On one hand, much like Quintessential Quintuplets, Miss Kobayashi’s Dragon Maid uses being fully set-up from the first season to do new and interesting things with its time. We don’t spend a lot of material on the running gags from before. Yeah, Tohru tries to feed Kobayashi her tail once or twice, Lucoa still has her gag boobs unleashed on her poor little summoner for humor now and again, Saikawa still faints with joy when interacting with Kanna, Fafnir is still all about curses… but most of that has kind of moved into the background, leaving us room to explore “why?” rather than just experiencing “what?”

On the other hand, it’s still this heterogeneous mix of nonsense with epic dragon battles right alongside cute kids doing low-key cute things, mixed up with boob jokes and now the emotional drama. Miss Kobayashi’s Dragon Maid is not the craziest show I’ve seen, but it might be in the top ten. You can’t fix that kind of mess with a quick transition.

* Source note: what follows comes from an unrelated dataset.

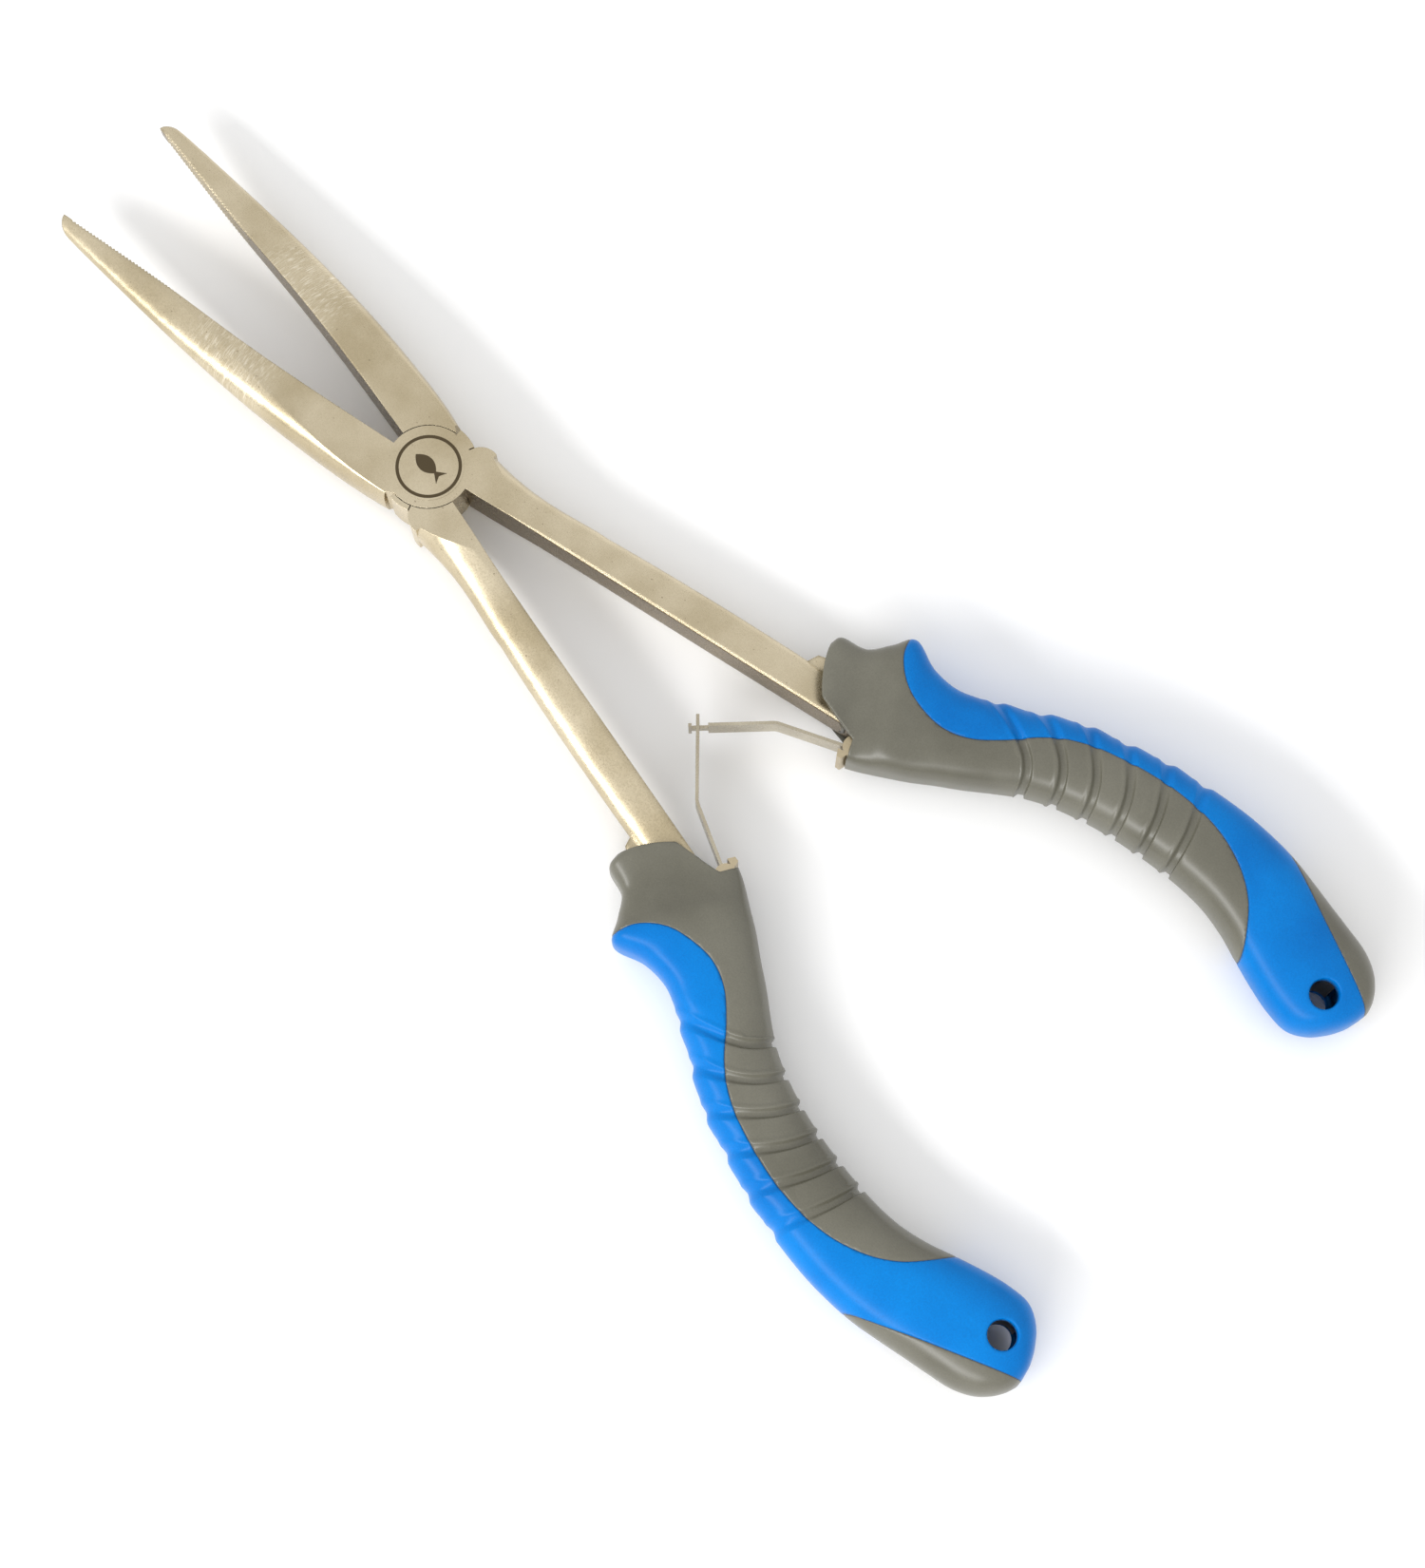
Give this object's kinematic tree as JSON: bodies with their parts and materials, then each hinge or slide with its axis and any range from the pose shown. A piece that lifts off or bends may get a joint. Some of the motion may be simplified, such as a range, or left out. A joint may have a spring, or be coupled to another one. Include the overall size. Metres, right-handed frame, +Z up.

But then, Miss Kobayashi’s Dragon Maid doesn’t really try to staple its bits together with transition, it just compartmentalizes them and lets them be. Each episode typically has a couple vignettes, which may or may not be interconnected, and each vignette at least (and to a lesser extent each episode) is basically one thing. In a sense, you could almost consider this a variety show, in that you don’t necessarily know going in if you’re going to get fluffy cuteness, raunchy comedy, or legitimate emotions… but you find out pretty fast, and it sticks to what it’s giving you. And when dealing with all the parts the show has to put together, that’s probably the best way to do it.

Whether to bump the show up, and if so how far, was always going to be determined by the skill shown in the execution, and honestly… it does work, better than I gave season 1 credit for. I’m still only going to place the second season of Dragon Maid at a B-, but suffice to say I can understand why it has an audience and why people stick with it.